(UNESP - 2018) - QUESTÃO

Se um estranho chegasse de súbito a este mundo, eu poderia exemplificar seus males mostrando-lhe um hospital cheio de doentes, uma prisão apinhada de malfeitores e endividados, um campo de batalha salpicado de carcaças, uma frota naufragando no oceano, uma nação desfalecendo sob a tirania, fome ou pestilência. Se eu lhe mostrasse uma casa ou um palácio onde não houvesse um único aposento confortável ou aprazível, onde a organização do edifício fosse causa de ruído, confusão, fadiga, obscuridade, e calor e frio extremados, ele com certeza culparia o projeto do edifício. Ao constatar quaisquer inconveniências ou defeitos na construção, ele invariavelmente culparia o arquiteto, sem entrar em maiores considerações.
(David Hume. Diálogos sobre a religião natural, 1992. Adaptado.)

a) Explicite o tema filosófico abordado no texto e sua relação com a criação do mundo.

b) Explique como os argumentos do filósofo evidenciam um ponto de vista empirista (fundamentado na experiência) e cético (baseado na dúvida), em contraste com uma concepção metafísica sobre o tema.

➥ Resposta(s) comentada(s):                                                                                                     

a) O texto aborda o tema da correção entre obra e criador. Se um estranho fosse apresentado a problemas de uma construção, ele apontaria para o culpado criador, por exemplo.

Quanto à criação do mundo esse argumento é conhecido como teleológico ou do "design" inteligente. Ele pode ser descrito como: "se existe ordem no nosso mundo, portanto houve um criador inteligente", normalmente identificado como uma divindade perfeita.

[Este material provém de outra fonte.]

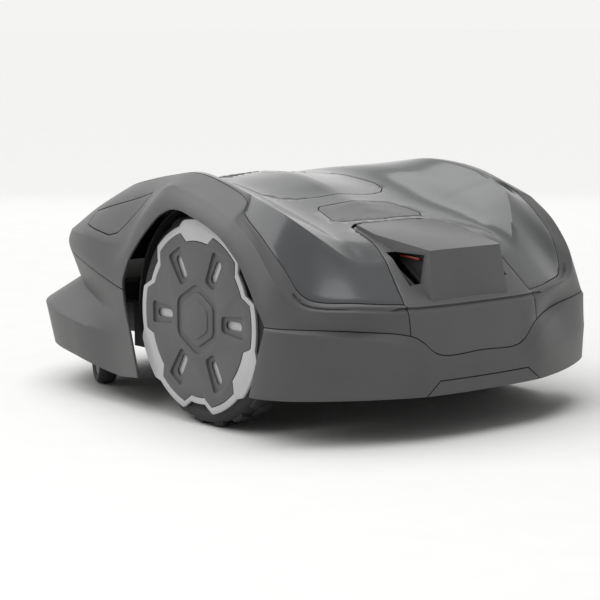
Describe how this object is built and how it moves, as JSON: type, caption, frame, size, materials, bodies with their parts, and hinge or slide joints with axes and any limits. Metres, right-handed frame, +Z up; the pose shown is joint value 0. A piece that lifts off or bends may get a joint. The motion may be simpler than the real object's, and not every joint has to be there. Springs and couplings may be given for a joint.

b) O texto evidencia um ponto de vista empirista ao descrever como, a partir de determinadas experiências, chega-se a conclusões, como a da culpa do arquiteto. Pensando na filosofia de Hume, esse procedimento será alvo de uma crítica cética, no sentido de mostrar os limites do saber empírico. Hume critica a consistência de argumentos de causalidade, apontando que a correlação entre causa e feito em dados da experiência não tem caráter necessário, sendo apenas um hábito. Nesse sentido, por exemplo, a ordem do mundo (efeito) não pode ser necessariamente ligada a um criador inteligente (causa). Isso atinge a concepção metafísica sobre o tema porque, além de depender do caráter necessário da causalidade, a tradição metafísica apresentou diversas versões do argumento do "design inteligente", desde a Grécia Antiga e até a Modernidade.